In the novella, the Time Traveler builds his machine because he can; he is a scientist and he wants to explore new frontiers and break boundaries. This fits the time, the spirit, of the age Wells was writing in and trying to embody through his story. The pursuit of scientific discovery itself was a big enough motivator for his character. In 2002, we had to give Alex Hartdegen some melodramatic loss to make him so obsessed in going back in time to fix a mistake that he builds the time machine. People, in one word, lame. I was not a fan of this new plot point. Other ones they added were necessary I think to make the other characters flesh out enough so you cared about them.
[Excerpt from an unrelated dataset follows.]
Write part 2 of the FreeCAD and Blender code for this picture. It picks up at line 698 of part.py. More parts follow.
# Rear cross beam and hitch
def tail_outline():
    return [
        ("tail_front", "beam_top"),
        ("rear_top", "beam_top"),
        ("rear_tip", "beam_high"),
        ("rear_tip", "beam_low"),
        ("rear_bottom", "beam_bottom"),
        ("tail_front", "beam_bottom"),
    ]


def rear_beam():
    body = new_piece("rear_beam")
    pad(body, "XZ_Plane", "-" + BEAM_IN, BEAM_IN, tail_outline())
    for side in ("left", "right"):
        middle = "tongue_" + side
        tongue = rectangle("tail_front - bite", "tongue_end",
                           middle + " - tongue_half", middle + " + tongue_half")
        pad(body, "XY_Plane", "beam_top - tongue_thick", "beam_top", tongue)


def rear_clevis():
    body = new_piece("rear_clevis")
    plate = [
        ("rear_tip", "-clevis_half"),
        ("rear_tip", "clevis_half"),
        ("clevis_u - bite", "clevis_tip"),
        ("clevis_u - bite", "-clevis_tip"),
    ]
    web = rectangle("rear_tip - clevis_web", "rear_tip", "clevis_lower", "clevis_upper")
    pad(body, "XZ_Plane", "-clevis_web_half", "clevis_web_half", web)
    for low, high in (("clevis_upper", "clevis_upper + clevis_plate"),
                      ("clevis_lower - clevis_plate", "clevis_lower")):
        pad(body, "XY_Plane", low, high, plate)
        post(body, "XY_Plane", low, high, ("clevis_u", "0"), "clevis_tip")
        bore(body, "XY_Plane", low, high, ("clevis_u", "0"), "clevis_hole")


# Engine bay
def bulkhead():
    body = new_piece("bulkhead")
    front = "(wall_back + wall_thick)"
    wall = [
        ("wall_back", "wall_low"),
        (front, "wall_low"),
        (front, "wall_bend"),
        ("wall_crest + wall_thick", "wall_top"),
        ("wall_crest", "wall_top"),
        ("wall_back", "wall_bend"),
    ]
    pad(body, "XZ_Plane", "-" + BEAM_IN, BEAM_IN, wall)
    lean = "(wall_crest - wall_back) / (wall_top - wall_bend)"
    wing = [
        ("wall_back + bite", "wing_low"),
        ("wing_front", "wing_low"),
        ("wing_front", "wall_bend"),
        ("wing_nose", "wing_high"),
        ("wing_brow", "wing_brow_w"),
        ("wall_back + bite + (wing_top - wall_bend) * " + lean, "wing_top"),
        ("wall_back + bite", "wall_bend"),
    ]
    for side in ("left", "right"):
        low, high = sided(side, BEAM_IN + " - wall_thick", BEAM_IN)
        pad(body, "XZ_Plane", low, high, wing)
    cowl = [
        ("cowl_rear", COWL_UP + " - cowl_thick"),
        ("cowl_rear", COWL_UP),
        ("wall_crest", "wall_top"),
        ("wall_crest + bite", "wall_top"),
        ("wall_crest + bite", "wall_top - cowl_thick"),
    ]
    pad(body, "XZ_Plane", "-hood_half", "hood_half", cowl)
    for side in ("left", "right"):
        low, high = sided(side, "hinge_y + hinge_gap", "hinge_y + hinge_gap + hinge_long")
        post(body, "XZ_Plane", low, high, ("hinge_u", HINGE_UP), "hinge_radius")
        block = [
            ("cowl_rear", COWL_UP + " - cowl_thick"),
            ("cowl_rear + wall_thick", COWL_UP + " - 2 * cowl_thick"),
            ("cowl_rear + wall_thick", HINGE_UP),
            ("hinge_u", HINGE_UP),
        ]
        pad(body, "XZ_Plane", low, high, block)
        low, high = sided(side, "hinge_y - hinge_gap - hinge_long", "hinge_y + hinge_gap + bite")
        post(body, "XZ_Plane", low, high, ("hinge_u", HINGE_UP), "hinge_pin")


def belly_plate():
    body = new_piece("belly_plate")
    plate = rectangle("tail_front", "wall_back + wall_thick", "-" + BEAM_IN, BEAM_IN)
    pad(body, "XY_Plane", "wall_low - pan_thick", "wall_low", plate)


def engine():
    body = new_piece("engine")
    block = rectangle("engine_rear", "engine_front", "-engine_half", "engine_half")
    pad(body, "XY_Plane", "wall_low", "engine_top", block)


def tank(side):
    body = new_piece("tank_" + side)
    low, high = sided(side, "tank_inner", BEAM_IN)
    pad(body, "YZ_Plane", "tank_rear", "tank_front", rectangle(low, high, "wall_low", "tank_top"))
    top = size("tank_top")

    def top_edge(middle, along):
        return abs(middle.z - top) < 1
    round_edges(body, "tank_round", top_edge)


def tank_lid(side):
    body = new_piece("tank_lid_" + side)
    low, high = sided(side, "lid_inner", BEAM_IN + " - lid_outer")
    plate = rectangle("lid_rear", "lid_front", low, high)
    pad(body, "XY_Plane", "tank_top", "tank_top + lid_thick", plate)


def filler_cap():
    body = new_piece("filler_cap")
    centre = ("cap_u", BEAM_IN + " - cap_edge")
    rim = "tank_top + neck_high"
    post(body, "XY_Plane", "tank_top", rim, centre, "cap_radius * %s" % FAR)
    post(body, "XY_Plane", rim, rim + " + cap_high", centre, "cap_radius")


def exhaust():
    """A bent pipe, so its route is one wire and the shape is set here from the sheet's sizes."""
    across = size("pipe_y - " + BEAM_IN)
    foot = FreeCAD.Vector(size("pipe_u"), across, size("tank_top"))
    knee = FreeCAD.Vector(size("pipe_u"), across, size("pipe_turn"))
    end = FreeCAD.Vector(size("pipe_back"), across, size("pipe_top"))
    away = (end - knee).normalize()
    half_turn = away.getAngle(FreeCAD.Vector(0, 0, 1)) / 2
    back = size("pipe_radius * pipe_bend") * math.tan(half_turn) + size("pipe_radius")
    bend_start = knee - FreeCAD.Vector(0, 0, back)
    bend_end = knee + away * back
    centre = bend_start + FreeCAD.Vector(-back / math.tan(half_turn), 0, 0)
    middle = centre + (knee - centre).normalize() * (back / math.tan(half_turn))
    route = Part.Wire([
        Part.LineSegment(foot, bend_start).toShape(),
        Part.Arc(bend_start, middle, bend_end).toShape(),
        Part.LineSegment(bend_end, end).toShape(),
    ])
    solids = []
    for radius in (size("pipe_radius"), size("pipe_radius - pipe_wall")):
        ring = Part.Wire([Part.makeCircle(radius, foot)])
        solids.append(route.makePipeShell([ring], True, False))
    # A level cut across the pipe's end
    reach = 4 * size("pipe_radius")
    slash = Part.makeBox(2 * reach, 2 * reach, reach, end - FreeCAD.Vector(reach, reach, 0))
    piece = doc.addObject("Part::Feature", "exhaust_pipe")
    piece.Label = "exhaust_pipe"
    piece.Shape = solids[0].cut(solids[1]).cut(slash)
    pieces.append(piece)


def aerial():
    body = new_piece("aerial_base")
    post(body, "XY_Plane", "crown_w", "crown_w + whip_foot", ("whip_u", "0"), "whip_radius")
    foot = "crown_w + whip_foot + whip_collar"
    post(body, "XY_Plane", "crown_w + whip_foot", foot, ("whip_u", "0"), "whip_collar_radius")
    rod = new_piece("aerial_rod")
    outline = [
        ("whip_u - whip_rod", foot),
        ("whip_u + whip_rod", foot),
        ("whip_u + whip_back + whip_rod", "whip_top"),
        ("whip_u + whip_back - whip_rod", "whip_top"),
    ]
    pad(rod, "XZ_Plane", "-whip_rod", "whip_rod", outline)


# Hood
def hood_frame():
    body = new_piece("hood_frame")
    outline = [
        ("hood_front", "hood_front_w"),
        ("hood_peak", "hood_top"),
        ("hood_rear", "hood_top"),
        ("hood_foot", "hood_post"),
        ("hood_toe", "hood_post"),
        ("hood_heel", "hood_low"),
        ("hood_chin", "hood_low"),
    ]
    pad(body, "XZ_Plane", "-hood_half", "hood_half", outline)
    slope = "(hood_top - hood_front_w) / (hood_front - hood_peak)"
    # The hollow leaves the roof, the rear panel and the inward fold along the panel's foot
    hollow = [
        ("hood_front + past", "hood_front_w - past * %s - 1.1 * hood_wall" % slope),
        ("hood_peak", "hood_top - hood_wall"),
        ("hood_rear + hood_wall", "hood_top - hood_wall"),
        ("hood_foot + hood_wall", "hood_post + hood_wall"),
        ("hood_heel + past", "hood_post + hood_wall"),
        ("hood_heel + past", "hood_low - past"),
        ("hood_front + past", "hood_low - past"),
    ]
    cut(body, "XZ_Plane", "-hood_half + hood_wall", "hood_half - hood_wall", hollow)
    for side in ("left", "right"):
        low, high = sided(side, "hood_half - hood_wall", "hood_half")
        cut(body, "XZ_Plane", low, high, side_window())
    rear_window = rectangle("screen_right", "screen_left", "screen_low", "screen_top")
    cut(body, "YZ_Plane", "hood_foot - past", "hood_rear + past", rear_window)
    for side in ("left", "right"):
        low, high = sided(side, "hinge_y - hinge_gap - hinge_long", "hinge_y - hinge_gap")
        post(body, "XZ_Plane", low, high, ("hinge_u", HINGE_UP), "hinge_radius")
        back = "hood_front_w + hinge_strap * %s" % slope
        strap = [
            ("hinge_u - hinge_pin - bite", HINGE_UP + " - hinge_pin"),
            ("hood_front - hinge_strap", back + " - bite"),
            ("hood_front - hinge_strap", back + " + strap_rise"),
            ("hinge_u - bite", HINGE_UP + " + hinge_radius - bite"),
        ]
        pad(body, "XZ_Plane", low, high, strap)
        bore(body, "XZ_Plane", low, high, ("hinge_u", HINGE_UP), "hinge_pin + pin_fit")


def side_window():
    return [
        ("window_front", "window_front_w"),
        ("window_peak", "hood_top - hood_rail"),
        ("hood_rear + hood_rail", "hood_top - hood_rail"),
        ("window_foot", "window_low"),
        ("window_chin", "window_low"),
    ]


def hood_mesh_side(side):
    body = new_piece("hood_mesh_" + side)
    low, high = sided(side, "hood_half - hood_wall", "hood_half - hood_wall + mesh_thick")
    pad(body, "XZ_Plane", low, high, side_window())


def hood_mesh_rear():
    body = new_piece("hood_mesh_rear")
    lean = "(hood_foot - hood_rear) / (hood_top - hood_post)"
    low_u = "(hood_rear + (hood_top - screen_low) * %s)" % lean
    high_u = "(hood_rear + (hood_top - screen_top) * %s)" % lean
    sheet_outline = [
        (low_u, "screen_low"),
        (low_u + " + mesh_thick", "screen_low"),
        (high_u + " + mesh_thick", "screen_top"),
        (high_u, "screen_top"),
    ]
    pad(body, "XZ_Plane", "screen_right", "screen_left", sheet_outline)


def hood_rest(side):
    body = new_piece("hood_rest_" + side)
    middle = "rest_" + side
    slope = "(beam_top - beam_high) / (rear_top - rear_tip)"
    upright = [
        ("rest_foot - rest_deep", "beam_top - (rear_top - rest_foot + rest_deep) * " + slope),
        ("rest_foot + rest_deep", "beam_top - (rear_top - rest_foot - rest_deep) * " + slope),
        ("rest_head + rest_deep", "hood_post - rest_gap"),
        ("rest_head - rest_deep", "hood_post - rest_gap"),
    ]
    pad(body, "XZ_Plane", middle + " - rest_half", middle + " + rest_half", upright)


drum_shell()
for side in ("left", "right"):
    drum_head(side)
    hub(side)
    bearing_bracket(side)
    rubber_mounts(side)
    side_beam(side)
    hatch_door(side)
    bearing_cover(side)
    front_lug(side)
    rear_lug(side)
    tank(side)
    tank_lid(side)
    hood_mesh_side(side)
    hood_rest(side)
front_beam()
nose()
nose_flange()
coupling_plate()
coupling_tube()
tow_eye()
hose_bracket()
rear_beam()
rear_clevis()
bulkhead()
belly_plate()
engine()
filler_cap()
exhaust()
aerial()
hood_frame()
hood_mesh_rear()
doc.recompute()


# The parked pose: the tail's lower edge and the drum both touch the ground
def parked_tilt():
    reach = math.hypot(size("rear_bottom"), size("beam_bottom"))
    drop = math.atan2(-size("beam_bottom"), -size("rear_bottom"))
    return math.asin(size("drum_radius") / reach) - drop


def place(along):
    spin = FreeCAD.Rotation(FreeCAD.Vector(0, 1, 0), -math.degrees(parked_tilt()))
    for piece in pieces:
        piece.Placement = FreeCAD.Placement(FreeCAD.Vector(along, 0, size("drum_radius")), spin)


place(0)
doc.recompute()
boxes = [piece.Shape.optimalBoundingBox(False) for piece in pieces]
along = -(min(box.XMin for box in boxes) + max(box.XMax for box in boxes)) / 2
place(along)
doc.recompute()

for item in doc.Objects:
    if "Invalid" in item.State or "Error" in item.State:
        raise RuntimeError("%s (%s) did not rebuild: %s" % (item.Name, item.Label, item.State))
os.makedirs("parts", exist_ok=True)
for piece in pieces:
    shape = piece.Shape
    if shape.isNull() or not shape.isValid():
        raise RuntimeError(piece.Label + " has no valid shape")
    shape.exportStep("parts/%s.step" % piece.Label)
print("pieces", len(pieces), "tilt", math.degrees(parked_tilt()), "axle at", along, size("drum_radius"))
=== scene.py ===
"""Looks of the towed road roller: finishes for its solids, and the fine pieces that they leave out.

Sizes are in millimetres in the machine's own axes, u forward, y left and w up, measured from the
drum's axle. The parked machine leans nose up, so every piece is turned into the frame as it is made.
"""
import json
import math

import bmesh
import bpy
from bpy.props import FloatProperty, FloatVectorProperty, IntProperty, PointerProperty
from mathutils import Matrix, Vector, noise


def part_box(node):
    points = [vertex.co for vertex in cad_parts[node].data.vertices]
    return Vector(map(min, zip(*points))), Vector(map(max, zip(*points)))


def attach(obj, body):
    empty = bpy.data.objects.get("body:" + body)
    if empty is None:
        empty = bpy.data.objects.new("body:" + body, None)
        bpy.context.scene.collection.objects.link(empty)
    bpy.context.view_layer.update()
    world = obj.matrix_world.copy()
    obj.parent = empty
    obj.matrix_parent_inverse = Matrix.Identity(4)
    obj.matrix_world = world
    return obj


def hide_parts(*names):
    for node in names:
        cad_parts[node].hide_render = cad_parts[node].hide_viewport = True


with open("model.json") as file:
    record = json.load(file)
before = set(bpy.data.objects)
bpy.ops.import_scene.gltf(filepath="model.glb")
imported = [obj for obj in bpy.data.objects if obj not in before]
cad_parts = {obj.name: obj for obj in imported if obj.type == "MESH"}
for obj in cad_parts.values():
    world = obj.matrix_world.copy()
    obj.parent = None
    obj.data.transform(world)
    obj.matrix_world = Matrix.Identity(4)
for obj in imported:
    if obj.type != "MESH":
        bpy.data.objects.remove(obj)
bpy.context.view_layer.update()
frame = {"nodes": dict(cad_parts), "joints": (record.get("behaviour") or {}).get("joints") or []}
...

The Eloi become a fully developed people with their own culture and society (in the book, they just sort of lazed around all day). The Morlocks have a supreme leader who, kind of Borg-like, controls the rest of the pack via mind control. Rule number 1 in action film, we must have a single bad guy controlling all the minions. I also liked the inclusion of the hologram librarian who follows Alex through time; it was a clever way to get information to the audience without going overboard with monologues from the other characters. Also, we need to give props to the Props department – the Time Machine was awesome and, according to IMDB, the biggest and most expensive prop built for a film at that time. I see where the budget went now.

It was interesting to be able to compare the two works, novella from 1895 and film from 2002. I think in many ways, they are reflections of their time; of the expectations of an ever-changing audience and both are worth checking out if you’re in between seasons of Doctor Who.